ASA does not favour anything less than a four year period of measurement, nor does it accept fair value as a calculation to arrive at the number of rights issued. Neither is there any indication of the performance level to be reached before an LTI award is paid. The ASA has long maintained that LTI awards should not commence unless performance is above the 50th percentile of the peer group over a 4 year period.   

The ASA did seek to clarify how “fair value” is arrived at with the company but has not had a response. ASA will not support this resolution.

ASA Position
Item 5: Grant of performance rights to Executive Director Vaughan Bowen

Mr Bowen is an Executive Director of Vocus. In the last three years he was an Executive Director of M2 Group. The grant of 100,000 performance rights is proposed in recognition of Mr Bowen’s ongoing engagement as an Executive Director. It appears that the only vesting condition that applies is continued employment with Vocus. The performance rights will vest over three years in equal proportions. There is no holding lock on the shares issued once the grant vests.

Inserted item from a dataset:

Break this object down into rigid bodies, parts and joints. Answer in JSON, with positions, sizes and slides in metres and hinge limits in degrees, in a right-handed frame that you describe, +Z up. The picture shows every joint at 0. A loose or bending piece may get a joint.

The ASA is generally not in favour of short term LTI plans with no performance conditions. LTIs should only available for growing the business year after year and are designed to align executive pay with the long term increase in shareholder value. However, this grant is really a part of Mr Bowen’s fixed pay. The ASA believes any incentive grants should be subject to clearly disclosed performance hurdles. 

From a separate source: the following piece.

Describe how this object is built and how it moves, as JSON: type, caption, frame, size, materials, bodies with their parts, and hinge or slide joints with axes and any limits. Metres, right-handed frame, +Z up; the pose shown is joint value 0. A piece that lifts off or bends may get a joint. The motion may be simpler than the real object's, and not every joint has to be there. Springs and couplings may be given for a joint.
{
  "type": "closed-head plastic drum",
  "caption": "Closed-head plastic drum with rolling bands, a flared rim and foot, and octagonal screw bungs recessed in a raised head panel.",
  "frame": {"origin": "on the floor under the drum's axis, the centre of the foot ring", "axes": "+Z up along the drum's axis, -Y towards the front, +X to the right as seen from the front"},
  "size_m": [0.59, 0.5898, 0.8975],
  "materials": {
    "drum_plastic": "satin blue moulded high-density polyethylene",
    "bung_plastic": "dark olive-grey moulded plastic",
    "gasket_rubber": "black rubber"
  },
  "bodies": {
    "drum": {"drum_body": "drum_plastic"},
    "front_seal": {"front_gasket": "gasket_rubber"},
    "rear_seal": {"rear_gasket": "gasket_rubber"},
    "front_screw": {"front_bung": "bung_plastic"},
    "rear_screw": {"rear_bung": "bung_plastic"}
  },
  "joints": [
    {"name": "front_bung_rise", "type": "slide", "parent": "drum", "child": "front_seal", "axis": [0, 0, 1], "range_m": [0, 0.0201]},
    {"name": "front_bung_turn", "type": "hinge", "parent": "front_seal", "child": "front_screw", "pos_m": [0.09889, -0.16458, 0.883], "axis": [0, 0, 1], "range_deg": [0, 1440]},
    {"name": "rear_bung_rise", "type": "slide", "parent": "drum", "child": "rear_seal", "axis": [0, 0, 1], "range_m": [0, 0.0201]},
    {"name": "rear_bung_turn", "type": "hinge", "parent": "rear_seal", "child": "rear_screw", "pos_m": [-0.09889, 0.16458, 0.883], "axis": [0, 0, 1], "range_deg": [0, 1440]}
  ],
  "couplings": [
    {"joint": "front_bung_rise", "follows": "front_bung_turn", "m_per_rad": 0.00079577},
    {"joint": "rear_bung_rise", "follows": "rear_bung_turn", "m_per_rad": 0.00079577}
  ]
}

ASA does not support this resolution.

ASA Position
Item 6: Change of company name from Vocus Communications Limited to Vocus Group Limited

The rationale for the name change is that as the company’s business has expanded to include electricity, gas and an insurance business the Board considers the name Vocus Communications no longer reflects the nature of the business and that there is more to Vocus than just communications. The ticker code will not change from VOC. 

ASA will support this resolution.

ASA Position
Item 7: Increase to non-executive directors’ fee pool

This resolution seeks to increase the fee pool available to NEDs by $600,000 to $1.7 million. The fee pool was last increased in 2015.The Board considers the increase in the pool limit will provide the company with greater flexibility to maintain market competitiveness, in attracting the best NEDs to the Board. We look forward to the appointment of new independent non-executive directors to the Board.

ASA Position
Item 8: Contingent Item: Financial assistance

The ASA was advised at the pre AGM meeting with David Spence that this contingent item will depend on what stage the acquisition of Nextgen has reached at the time of the meeting. He thought it possible that it would not be necessary to raise more capital.

The individual involved in the preparation of this voting intention has a shareholding in this company.